__AIM__
Every line of the data that contains the string "moulding" must be copied.

__STORED DATA__
* START *

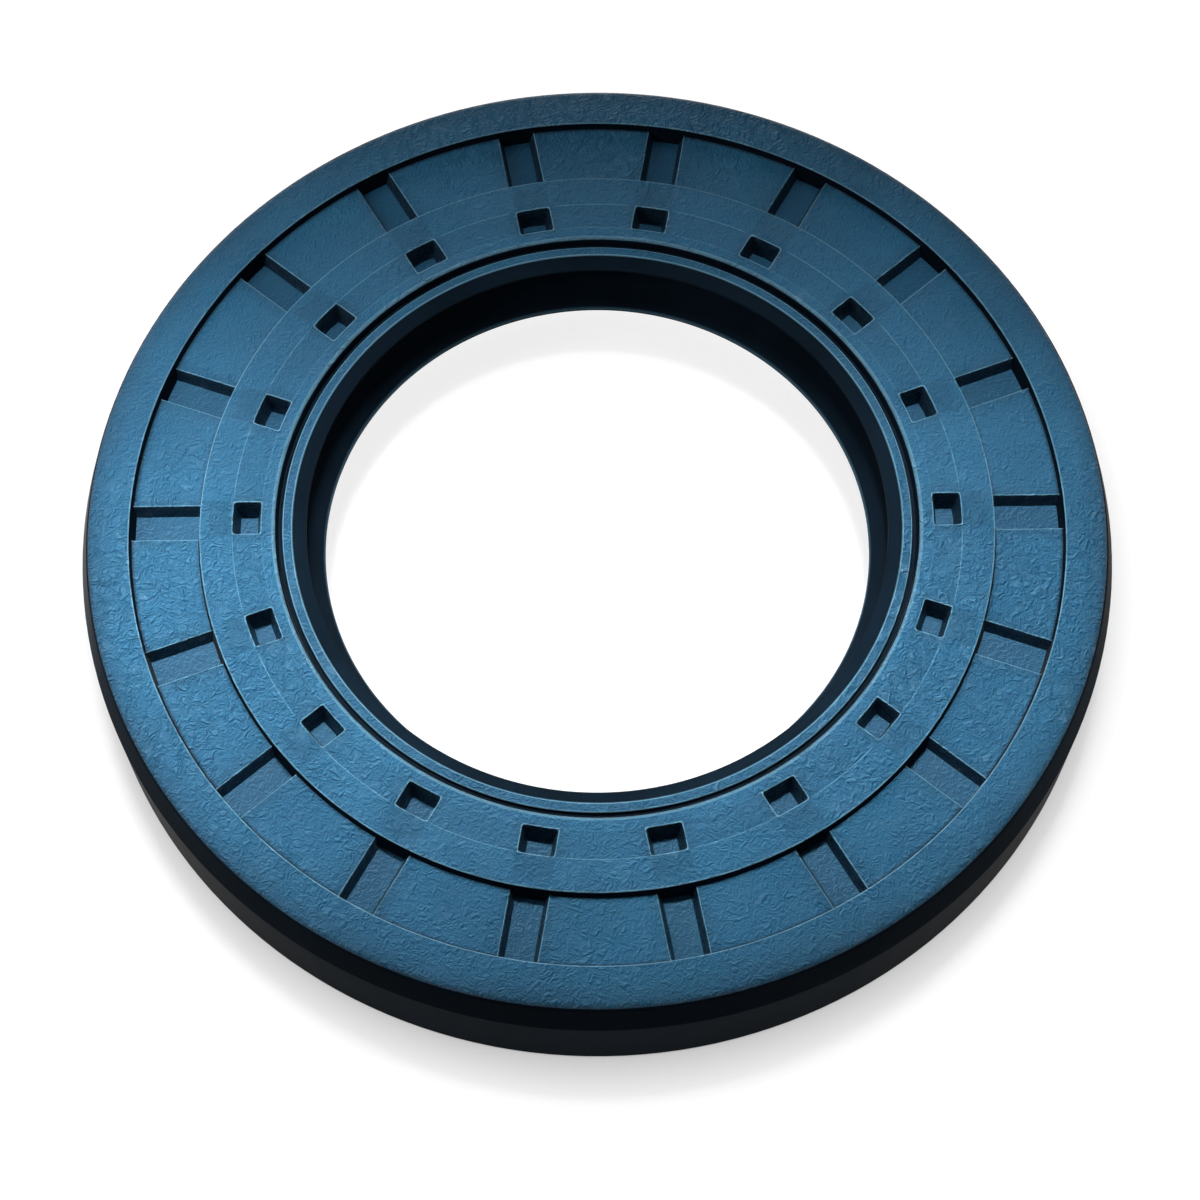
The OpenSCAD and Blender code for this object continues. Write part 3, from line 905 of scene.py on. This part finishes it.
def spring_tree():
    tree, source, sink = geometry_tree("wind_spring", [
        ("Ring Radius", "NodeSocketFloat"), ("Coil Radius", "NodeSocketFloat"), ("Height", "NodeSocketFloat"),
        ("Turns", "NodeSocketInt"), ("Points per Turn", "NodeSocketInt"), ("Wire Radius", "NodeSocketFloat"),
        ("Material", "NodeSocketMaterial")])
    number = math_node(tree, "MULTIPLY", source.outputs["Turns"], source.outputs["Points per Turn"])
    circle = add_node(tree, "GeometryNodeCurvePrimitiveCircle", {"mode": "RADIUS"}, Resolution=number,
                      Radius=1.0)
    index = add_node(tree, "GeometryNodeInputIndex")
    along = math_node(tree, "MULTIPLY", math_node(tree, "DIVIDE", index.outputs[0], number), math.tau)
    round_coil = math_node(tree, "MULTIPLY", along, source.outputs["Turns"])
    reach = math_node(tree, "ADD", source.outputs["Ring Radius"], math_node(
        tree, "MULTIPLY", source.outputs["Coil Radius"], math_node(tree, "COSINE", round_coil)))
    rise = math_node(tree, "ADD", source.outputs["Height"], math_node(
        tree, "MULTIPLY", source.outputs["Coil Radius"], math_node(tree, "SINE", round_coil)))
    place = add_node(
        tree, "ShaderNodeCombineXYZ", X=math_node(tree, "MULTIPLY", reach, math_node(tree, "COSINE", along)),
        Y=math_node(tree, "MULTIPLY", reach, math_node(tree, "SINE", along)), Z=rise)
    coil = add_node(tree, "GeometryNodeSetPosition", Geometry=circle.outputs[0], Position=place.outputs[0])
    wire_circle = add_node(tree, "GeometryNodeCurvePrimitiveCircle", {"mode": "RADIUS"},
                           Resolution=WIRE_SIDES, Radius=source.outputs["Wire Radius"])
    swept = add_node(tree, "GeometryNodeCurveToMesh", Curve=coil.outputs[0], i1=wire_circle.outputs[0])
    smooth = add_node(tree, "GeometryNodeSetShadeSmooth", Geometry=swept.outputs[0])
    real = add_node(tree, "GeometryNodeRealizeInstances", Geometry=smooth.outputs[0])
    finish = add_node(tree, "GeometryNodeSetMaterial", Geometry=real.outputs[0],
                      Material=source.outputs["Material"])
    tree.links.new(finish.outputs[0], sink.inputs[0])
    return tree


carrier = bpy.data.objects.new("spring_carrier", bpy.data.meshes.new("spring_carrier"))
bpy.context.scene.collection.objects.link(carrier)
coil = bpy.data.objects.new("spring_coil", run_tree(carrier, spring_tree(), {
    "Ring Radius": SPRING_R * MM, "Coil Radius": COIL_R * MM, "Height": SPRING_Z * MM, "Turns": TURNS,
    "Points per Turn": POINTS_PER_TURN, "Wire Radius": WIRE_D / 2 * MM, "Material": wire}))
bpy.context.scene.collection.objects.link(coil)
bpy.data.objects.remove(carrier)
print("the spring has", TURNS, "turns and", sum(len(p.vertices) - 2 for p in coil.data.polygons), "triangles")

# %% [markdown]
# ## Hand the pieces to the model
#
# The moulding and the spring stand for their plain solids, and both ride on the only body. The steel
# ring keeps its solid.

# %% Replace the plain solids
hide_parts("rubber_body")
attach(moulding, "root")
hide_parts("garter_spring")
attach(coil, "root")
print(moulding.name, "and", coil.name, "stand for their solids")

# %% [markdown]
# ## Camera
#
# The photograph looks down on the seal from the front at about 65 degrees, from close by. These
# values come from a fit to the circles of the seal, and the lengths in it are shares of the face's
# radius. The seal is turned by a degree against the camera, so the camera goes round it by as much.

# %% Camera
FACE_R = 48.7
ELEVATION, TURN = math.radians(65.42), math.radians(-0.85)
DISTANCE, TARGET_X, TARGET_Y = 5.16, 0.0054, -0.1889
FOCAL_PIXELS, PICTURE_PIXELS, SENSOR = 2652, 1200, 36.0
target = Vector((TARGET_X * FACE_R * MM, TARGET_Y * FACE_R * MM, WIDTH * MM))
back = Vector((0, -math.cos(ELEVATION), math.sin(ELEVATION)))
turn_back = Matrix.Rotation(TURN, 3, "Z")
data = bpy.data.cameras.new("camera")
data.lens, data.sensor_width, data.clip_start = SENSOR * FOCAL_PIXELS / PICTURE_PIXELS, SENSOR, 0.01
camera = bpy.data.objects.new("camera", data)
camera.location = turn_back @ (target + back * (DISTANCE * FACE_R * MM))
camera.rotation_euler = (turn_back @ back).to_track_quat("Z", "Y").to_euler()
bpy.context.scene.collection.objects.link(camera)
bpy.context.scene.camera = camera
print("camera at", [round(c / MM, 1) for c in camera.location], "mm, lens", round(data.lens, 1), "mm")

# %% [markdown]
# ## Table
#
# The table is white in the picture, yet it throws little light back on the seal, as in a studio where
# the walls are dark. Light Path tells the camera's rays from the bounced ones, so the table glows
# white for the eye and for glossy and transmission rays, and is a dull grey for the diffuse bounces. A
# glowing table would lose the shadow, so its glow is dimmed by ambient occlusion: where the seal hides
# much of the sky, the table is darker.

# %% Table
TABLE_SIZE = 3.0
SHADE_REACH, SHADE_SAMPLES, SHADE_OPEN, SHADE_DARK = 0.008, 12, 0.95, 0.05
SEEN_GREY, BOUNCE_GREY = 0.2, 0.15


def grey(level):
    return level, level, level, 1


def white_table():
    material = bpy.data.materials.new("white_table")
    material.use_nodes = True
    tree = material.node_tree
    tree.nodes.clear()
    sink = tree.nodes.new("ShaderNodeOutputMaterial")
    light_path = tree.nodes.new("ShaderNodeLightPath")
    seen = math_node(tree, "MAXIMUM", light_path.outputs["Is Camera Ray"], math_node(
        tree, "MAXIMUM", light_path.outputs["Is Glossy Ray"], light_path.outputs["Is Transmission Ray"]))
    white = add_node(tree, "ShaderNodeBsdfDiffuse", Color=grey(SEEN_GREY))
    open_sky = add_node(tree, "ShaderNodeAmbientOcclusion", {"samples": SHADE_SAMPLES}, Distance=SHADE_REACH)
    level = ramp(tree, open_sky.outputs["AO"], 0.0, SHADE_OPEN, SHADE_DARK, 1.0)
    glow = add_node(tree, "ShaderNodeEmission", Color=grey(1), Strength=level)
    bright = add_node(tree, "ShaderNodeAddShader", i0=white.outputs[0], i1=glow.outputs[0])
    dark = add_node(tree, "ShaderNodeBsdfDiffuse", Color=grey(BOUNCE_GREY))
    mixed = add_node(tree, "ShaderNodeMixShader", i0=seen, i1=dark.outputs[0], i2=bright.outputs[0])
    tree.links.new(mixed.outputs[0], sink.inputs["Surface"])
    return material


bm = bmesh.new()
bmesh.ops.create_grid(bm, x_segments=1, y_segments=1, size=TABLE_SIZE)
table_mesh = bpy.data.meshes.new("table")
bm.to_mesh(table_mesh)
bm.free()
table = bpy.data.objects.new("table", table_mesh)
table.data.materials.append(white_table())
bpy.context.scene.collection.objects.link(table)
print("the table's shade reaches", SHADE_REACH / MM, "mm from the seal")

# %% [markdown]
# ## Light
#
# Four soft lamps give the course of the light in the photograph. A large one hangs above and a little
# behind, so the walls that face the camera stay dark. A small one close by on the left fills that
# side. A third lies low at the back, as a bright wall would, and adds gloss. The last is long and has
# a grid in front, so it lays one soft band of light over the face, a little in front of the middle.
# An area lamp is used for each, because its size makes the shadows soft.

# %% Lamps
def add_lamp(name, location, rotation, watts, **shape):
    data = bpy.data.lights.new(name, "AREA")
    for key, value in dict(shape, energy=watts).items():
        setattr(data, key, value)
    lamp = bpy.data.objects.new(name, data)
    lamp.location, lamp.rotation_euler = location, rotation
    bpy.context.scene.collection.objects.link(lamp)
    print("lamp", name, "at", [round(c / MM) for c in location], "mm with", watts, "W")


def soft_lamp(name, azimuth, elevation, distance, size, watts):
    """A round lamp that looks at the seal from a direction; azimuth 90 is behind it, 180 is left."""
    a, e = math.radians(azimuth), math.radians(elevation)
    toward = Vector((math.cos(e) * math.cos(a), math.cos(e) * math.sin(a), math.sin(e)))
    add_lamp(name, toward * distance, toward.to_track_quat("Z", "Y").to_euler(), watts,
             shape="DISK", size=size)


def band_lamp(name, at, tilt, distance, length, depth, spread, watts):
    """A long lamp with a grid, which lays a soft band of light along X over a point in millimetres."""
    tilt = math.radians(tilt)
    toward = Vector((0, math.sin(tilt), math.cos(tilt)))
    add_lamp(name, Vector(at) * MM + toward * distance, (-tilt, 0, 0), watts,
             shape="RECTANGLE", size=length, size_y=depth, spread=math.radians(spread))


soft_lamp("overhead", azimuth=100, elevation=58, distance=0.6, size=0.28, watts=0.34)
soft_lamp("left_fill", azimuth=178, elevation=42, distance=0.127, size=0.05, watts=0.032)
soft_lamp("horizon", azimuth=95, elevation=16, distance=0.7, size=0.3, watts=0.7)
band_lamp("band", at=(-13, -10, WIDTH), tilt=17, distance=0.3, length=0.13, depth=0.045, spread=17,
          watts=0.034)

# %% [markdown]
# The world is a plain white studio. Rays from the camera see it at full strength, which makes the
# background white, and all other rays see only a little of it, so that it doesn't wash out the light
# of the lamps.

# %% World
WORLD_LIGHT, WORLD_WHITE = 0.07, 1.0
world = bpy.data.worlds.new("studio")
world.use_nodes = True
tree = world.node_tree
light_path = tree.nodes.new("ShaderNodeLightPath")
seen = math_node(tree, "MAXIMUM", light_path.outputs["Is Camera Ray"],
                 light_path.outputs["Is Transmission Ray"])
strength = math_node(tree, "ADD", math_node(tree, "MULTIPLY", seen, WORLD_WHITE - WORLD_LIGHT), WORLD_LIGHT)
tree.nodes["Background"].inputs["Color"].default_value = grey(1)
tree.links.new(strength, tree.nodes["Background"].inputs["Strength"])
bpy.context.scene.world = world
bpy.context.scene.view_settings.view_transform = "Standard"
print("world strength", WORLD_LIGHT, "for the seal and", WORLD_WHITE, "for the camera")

* END *

__WRITTEN RESPONSE__
# The moulding and the spring stand for their plain solids, and both ride on the only body. The steel
attach(moulding, "root")
print(moulding.name, "and", coil.name, "stand for their solids")